В эпоху "культуры", то есть всяческой секуляризации, на взгляд Булгакова, область культа, утратив влияние, перестав быть объединяющим началом, оскудевает в художественном отношении. Культ довольствуется ранее накопленным богатством, которое, впрочем, так велико, что вполне удовлетворяет своей задаче (и вопреки тому, что многие образцы культового искусства нередко оказываются "вырванными" из родной своей, естественной среды). В то время как люди в своей обыденной жизни с ее непритязательными потребностями все чаще прибегают к услугам "художественной промышленности" (с ее более или менее поверхностным эстетизмом и стилизацией, а в сущности все это - подделки и суррогаты искусства). При этом тайна молитвенного вдохновения и храмового искусства оказывается безвозвратно утраченной, а вместе с ней и в самом искусстве что-то сокровенное исчезает К
Пока искусство было связано с культом, служило его продолжением, реальным воплощением, средством, художник, испытывая высшее назначение своего творчества, знал, что служит Богу, у него не возникало необходимости в каком бы то ни было оправдании своей деятельности. Обособившись от культа, искусство, по мнению Булгакова, пошло своим путем, важнее оказались иные задачи: собственные внутренние интересы, границы творческих возможностей, самооправдание, самовыражение и т.п. А все это неизбежно приводит к разного рода досадным заблуждениям: либо художник ставит перед собой грандиозные, явно неразрешимые задачи, либо опускается до мелкого бытописательства (что и наблюдалось неоднократно в истории искусства, особенно в конце XIX века). Булгаковым такая ситуация расценивалась как явление глубокого художественного кризиса.

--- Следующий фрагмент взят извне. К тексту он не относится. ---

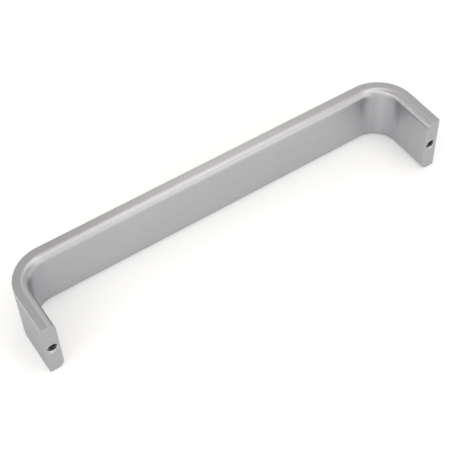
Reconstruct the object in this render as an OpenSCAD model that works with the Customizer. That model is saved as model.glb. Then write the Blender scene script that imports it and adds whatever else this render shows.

КА.Белый: теургия как свободный полет
Белый как теоретик символизма, теоретик культуры - очень сложная и противоречивая фигура. В нем, конечно, гораздо больше от художника, чем от мыслителя, и его эстетические трактаты, написанные, как и его романы, ритмической прозой, со специфическим синтаксисом и пунктуацией, с бесчисленными, художественно осознанными возвратами, с кольцевой структурой соположения глав, очень запутанны, противоречивы и сложны для восприятия. Однако глубокие интуиции Белого относительно судеб культуры, кризиса искусства, возможностей теургического творчества и теоретические изыскания в области символизма ставят его в один ряд с выдающимися русскими мыслителями XX века.
Даже сам псевдоним, который взял себе Борис Бугаев - "Андрей Белый" - воплощал для него абсолютную полноту бытия, адекватно отражал ноуменальную сущность мира. Белые начала жизни - София Премудрая и дух Утешителя. Выбор псевдонима соответствовал его представлениям о писателе-теурге и неоднократно обыгрывался в различных интерпретациях мифа о нем. "В непосредственной связи с этим находится и восприятие современниками внешнего облика Белого.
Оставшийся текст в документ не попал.